The simulation results indicate that vehicle acceleration performance, including launch from rest, can be maintained with a 2.0 litre V6 2/4SIGHT gasoline engine replacing the 3.5 litre baseline powerplant.

I hate to rain on anyone's parade here, my studies on gasoline engines have revealed that if you halve the stroke of any engine. Then, providing the new bore/ stroke ratio doesn't exceed 1.5 which usually it does not, then you can run the new engine at twice the rpm, but getting only half the torque of course. You will be back where you started with the exact same power but doing it with only half the literage. Thus I debunk the old saying "There's No Replacement For Displacement" And since the stroke is being reduced by only 50mm, in this case, it doesn't save much weight in an engine that may be around 500mm tall. Bottom line - a 2.0L V6 saves almost nothing over a 3.5L V6 since both of these powerful engines could be just idling, at the same rpm, while propelling the vehicle at a nominal road speed of 65mph.

In case you are wondering what they might have done instead. Just a minute while I drop the tone arm on the record. " The suggestion is that one way to downsize is to simply reduce the number of cylinders but be sure to maintain the same TOTAL piston area as before by enlarging piston diameters. You can prevent the bore/stroke ratio from exceeding 1.5 by increasing the stroke to suit. Finally top rpm speed for the engine will be when the MEAN piston speed approaches 20m/sec (4000fpm). This rpm, of course, is dependent on the stroke length you chose earlier.

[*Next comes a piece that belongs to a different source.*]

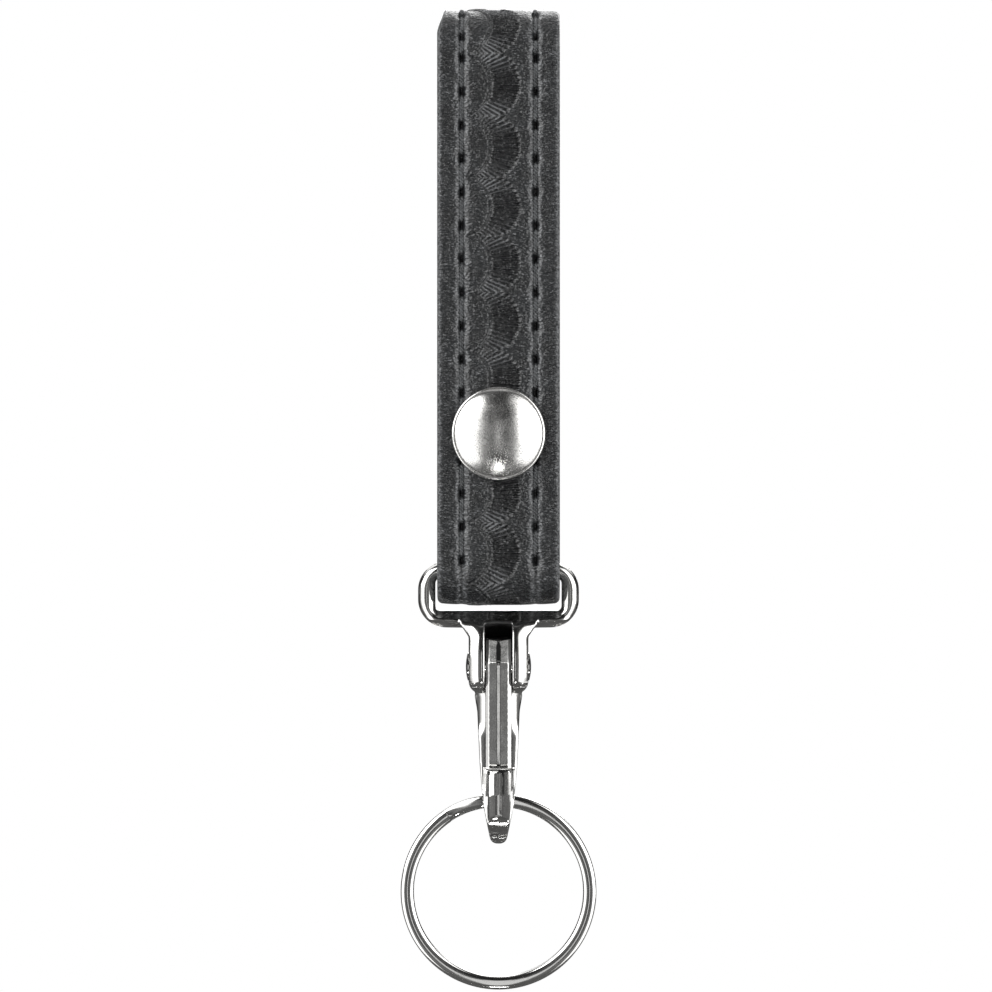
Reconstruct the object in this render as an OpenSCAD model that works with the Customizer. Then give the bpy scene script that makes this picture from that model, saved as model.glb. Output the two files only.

This suggestion comes from the result of examining 50 engines from different manufacturers scrutinizing their output figures against their dimensions to discover correlations. Correlation was found in close agreement when considering naturally aspirated fuel injected engines."
T2

"If this engine was only driven in 2 cycle mode it could make a nice engine for a series/plug-in hybrid."

"Two-stroke HCCI gensets are stable at constant speed and load..."

It seems that if the series hybrid approach becomes popular, then the choice for the ICE in the engine/generator set gets more interesting.